[Source data]
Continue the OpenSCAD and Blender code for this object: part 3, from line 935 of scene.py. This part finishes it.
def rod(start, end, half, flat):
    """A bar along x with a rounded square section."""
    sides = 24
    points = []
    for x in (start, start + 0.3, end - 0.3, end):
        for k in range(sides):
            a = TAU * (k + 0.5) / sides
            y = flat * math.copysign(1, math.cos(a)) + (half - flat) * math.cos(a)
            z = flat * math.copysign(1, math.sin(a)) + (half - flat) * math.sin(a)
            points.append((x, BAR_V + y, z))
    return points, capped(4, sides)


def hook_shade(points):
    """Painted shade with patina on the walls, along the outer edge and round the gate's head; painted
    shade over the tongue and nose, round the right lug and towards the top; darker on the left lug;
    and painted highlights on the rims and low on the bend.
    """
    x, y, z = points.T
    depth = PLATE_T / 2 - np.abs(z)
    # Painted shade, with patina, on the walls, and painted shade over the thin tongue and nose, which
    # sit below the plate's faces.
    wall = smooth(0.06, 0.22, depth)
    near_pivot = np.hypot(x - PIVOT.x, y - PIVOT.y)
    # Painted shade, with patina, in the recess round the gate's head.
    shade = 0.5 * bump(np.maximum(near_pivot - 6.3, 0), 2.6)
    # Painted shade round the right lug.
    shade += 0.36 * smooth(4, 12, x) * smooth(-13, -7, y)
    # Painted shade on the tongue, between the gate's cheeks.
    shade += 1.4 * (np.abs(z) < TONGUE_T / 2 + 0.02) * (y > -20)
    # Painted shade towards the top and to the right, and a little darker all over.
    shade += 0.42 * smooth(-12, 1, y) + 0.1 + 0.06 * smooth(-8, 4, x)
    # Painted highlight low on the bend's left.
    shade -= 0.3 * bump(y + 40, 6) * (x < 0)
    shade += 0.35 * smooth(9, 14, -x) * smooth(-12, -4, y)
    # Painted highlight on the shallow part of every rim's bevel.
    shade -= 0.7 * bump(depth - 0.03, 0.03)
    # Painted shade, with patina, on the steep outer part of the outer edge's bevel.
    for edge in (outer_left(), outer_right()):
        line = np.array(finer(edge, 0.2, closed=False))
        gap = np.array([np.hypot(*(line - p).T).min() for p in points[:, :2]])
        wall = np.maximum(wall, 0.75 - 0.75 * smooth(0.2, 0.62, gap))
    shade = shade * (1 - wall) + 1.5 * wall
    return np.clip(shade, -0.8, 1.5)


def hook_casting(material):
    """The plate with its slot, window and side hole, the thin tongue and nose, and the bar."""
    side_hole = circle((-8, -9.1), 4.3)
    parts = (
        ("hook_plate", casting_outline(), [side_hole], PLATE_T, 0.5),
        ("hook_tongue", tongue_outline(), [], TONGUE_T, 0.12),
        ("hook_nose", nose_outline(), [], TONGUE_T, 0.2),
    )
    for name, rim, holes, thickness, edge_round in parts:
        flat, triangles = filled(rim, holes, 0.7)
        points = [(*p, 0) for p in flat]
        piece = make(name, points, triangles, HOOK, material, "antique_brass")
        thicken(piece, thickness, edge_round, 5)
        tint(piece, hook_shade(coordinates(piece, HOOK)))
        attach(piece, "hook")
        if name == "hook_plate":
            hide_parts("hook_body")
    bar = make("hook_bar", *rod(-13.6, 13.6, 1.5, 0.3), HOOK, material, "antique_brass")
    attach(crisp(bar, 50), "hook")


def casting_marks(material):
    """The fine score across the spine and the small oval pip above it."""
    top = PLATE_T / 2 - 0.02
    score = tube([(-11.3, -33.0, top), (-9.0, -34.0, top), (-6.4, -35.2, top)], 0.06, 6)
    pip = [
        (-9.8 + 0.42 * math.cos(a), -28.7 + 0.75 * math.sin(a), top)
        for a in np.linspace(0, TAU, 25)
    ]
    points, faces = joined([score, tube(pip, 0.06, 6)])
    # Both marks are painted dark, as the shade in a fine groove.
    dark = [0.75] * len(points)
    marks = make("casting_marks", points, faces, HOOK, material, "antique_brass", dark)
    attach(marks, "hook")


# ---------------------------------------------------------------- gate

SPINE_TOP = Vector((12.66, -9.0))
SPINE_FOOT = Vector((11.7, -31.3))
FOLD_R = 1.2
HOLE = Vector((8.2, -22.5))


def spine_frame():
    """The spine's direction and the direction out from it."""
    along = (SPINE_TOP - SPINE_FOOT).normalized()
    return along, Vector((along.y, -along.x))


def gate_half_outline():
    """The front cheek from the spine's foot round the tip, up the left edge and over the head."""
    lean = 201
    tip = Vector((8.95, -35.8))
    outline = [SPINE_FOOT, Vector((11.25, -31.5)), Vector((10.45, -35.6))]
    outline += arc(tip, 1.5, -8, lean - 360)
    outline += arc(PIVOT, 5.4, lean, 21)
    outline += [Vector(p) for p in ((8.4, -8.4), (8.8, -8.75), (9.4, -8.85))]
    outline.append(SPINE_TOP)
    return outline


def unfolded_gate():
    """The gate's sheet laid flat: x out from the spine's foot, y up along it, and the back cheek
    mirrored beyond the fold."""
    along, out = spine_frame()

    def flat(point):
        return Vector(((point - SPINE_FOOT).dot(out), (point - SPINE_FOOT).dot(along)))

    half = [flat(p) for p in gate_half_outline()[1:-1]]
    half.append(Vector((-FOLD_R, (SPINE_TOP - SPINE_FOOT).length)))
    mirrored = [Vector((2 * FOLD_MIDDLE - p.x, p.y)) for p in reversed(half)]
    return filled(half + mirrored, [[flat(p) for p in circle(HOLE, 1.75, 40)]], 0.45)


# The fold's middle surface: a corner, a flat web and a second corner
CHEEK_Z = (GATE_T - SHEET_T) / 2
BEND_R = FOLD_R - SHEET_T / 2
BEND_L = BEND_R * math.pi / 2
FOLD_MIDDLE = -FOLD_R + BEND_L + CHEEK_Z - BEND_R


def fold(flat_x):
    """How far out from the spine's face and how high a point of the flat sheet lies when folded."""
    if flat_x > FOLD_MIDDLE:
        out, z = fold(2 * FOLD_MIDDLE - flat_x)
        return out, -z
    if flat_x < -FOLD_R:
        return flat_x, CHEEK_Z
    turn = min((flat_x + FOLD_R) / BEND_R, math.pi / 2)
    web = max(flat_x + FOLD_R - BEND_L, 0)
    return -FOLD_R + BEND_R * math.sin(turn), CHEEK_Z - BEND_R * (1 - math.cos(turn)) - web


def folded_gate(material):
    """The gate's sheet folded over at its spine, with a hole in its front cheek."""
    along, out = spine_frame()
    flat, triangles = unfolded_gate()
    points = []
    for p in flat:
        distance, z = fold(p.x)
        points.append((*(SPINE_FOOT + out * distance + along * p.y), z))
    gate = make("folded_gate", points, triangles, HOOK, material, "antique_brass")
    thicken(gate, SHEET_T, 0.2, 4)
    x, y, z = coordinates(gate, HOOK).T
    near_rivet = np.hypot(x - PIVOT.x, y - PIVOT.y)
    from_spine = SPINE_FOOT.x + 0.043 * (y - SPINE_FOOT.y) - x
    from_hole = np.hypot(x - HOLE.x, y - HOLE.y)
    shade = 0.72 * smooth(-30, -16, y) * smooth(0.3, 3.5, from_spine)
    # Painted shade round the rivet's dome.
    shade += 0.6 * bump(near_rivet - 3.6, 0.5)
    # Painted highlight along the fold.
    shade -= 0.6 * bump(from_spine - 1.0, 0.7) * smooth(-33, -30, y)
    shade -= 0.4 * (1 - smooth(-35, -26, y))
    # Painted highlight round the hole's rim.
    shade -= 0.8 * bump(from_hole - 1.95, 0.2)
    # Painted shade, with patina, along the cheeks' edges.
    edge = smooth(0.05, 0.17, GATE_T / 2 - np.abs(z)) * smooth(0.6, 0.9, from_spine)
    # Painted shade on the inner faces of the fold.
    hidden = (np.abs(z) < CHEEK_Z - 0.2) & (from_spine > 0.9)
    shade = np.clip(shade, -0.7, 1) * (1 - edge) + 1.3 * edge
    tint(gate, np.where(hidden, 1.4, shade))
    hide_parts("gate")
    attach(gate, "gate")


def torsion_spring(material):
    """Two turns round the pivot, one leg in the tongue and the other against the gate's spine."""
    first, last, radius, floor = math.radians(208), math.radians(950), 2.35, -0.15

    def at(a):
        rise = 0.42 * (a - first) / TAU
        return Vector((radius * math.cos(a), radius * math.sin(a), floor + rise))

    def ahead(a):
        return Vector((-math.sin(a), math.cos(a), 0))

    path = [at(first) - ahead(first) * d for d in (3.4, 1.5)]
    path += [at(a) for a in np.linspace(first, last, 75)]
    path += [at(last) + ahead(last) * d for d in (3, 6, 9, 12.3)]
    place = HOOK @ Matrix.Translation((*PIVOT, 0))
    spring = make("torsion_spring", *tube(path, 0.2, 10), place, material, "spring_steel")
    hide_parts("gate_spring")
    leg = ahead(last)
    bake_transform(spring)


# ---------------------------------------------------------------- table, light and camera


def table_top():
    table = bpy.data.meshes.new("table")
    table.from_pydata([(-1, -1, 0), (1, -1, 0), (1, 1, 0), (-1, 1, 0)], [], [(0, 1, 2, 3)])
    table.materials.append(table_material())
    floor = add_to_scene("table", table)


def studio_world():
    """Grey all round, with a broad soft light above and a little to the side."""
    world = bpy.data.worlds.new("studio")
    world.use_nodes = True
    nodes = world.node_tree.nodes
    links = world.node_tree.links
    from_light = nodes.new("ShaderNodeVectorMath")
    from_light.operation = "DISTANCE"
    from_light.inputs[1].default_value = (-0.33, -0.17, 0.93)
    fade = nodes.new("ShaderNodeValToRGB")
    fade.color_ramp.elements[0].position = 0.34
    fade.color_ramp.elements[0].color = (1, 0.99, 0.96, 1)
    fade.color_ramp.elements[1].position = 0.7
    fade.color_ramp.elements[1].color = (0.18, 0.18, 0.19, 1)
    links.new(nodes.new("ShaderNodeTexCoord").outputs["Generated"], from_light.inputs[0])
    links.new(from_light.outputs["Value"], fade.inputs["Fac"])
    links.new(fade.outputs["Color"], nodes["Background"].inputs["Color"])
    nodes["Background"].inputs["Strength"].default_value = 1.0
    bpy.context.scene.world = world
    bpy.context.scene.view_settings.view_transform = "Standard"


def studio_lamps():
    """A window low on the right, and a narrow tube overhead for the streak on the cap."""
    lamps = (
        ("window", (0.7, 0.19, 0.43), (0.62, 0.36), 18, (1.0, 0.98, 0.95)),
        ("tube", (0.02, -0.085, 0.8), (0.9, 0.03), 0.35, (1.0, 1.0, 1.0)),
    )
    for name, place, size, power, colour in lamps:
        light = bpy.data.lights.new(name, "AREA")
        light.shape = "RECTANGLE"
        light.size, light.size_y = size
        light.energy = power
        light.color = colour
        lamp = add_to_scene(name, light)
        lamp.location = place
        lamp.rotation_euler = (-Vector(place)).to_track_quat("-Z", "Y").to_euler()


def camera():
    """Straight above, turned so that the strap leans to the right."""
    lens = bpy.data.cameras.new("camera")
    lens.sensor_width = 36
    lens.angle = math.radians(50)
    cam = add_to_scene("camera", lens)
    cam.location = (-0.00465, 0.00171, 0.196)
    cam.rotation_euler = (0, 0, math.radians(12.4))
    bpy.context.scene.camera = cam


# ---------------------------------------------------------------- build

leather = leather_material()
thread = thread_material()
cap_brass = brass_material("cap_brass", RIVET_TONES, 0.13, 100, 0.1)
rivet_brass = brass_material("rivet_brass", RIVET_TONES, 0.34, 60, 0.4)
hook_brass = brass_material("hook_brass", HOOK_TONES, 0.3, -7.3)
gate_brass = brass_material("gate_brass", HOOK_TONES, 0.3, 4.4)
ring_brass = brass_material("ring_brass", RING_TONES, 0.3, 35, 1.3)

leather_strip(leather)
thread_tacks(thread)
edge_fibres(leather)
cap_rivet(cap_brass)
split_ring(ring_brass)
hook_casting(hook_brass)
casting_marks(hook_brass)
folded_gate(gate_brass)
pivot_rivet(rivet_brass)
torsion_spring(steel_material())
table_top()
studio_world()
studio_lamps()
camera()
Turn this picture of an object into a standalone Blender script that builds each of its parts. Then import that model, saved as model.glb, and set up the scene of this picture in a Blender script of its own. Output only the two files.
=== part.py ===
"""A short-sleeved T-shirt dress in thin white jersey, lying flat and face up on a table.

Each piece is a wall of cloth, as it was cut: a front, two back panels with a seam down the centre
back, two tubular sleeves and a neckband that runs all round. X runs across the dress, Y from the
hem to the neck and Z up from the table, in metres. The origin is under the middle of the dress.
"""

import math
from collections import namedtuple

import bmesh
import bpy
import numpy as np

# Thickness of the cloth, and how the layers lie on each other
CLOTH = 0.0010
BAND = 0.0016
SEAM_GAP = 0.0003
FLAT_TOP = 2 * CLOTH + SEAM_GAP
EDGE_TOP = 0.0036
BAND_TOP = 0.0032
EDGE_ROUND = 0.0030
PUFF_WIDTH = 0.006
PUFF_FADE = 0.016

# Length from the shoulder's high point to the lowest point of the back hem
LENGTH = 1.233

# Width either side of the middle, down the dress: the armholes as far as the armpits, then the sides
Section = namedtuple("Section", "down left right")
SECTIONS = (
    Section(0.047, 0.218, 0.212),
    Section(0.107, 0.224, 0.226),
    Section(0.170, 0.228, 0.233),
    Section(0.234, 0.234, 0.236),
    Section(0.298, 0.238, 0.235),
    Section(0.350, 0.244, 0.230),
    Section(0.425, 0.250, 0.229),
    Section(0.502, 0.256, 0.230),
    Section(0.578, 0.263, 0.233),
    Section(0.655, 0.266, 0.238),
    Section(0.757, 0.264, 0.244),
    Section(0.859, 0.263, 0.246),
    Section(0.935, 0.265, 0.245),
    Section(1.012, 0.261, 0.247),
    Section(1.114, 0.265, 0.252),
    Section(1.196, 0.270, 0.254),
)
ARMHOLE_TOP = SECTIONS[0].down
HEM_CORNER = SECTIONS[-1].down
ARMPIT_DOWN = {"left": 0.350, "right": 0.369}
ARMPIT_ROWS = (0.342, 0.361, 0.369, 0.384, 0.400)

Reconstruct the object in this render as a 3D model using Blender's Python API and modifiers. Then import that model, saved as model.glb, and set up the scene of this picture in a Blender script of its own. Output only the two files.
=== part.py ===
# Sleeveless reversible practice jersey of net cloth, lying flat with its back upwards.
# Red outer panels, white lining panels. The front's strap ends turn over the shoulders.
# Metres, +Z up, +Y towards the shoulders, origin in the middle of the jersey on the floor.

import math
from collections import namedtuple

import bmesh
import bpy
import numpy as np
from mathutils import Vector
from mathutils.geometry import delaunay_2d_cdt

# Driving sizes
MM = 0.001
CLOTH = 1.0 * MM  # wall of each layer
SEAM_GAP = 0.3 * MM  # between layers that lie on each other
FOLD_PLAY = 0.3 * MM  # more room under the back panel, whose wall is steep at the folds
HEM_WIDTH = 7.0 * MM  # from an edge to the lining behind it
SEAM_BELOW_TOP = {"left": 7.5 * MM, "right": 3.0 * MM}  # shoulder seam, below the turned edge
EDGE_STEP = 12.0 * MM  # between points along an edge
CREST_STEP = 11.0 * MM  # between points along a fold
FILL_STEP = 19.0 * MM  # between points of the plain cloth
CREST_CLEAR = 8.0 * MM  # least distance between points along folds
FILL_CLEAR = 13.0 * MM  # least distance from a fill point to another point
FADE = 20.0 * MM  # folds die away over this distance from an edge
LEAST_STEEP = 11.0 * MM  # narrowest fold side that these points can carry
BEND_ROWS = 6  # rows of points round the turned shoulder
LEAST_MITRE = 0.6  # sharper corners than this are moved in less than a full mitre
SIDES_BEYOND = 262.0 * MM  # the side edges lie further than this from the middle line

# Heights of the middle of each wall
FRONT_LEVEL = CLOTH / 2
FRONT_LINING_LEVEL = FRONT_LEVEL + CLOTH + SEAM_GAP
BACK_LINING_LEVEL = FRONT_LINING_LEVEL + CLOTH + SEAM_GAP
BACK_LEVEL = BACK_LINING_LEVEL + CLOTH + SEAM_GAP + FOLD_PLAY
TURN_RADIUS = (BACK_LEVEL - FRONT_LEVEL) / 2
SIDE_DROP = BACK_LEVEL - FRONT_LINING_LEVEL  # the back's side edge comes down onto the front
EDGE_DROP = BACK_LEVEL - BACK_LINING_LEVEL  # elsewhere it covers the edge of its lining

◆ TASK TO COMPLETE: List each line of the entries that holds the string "object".

◆ SOLUTION TO THIS EXERCISE:
Continue the OpenSCAD and Blender code for this object: part 3, from line 935 of scene.py. This part finishes it.
Turn this picture of an object into a standalone Blender script that builds each of its parts. Then import that model, saved as model.glb, and set up the scene of this picture in a Blender script of its own. Output only the two files.
Reconstruct the object in this render as a 3D model using Blender's Python API and modifiers. Then import that model, saved as model.glb, and set up the scene of this picture in a Blender script of its own. Output only the two files.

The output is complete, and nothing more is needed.